Pour se développer, les start-up doivent-elles collaborer avec les grands groupes ? Quels sont les intérêts des uns et des autres à travailler ensemble ? Autant de sujets au coeur d’une conférence, ce matin aux Jéco. Simon Bitaudeau, start-up manager à l’incubateur numérique H7 a répondu à nos questions.
Est-ce obligatoire pour une start-up de collaborer avec les grands groupes ?
Cela dépend de l’objectif : la start-up collabore-t-elle parce que le grand groupe est leur client, est-ce pour atteindre des clients du grand groupe, est ce pour un partenariat industriel, financier… Par exemple, les start-up qui ont des modèles BtoC, donc avec des produits directement destinés aux consommateurs, ont souvent intérêt à collaborer pour se placer sur le marché. Ce n’est pas une obligation, mais c’est un vrai accélérateur ! À H7, sur 70 jeunes entreprises accompagnées, plus de la moitié travaille déjà avec des grands groupes. Ces derniers sont souvent très intéressés pour travailler avec les jeunes entrepreneurs pour avoir une nouvelle offre, ou pour se positionner de manière différente par rapport à la concurrence.
Quels sont les freins à la collaboration entre jeunes pousses et grands groupes ?
Il y a des appréhensions respectives de chaque côté : les entrepreneurs ont souvent peur de se faire prendre leurs idées, les start-up ont peur de perdre trop de temps face à des cycles de décision qui sont longs, de ne pas avoir les contrats, de ne pas trouver les bons interlocuteurs. Les grands groupes ont également peur de ne pas être en capacité de suivre l’état d’avancement rapide de la start-up, ou que celle-ci ne soit pas assez solide pour se développer sur le temps. Ou encore à l’inverse, de créer un sentiment de dépendance en étant le plus gros contrat de la jeune entreprise.

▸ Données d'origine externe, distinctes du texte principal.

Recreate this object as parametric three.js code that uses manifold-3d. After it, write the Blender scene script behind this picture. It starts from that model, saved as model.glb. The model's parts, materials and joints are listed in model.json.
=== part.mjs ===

Il y a donc des appréhensions mutuelles qu’il faut lever, et se mettre d’accord sur des objectifs très clairs dès le début : pourquoi collabore-t-on ? Quels sont les objectifs ? Quelles sont les étapes de la collaboration, les dispositifs de sortie, c’est-à-dire quand est-ce que l’on arrête si jamais ca ne marche pas, ou à l’inverse, si ça marche, qu’est-ce que l’on prévoit pour la suite ? Tout cela doit être pensé dès le début de la collaboration.
Y-a-t’il, comme certains le déplorent un « tourisme à l’innovation » dans les grands groupes ?
C’est vrai qu’il y a beaucoup d’entreprises qui veulent découvrir, tester leur culture à l’innovation. Elles veulent visiter des incubateurs ou des accélérateurs comme le nôtre et rencontrer des start-up. Ça peut entre un biais important, car nous, quand on travaille avec les grands groupes, c’est pour créer une relation durable, pour que le partenariat puisse se développer, et pas faire simplement du « cosmétique ». Il faut éviter les boîtes qui viennent juste voir des entrepreneurs parce qu’il y a de nouvelles choses comme de la robotique ou de l’intelligence artificielle. C’est intéressant à regarder bien sûr, mais l’acculturation, c’est primordial. Cette sensibilisation, elle commence par les collaborateurs dans le grand groupe, en interne car sur des partenariats d’innovation, il y a beaucoup de freins en interne : de la direction juridique, de la sécurité des achats, de la direction informatique, des managers de proximité… On invite donc nos partenaires à venir faire des formations à H7, certains ont même des bureaux à H7. C’est la multiplication de ces points de contact qui permet de créer la relation de confiance, indispensable pour un partenariat durable.
En quoi la métropole de Lyon se démarque-t-elle des autres territoires ?
Nous, à Lyon, on est très fort dans le jeu vidéo. On a aussi pas mal d’entreprises dans le domaine de la santé et de la chimie… Ce sont des thématiques sur lesquelles on peut avoir des collaborations spécifiques avec les grands groupes de la région. De plus, la métropole est plutôt aidante sur ces sujets-là. Elle a notamment lancé un groupe de travail sur libérer l’innovation avec les collaborateurs de l’entreprise. Ils sont un réel soutien de cette démarche de coopération. Lyon n’est bien sûr par la seule ville engagée pour l’innovation : je pense notamment à Paris, où un lieu nommé Raise Up dédié à la collaboration start-ups – grands groupes, vient d’ouvrir.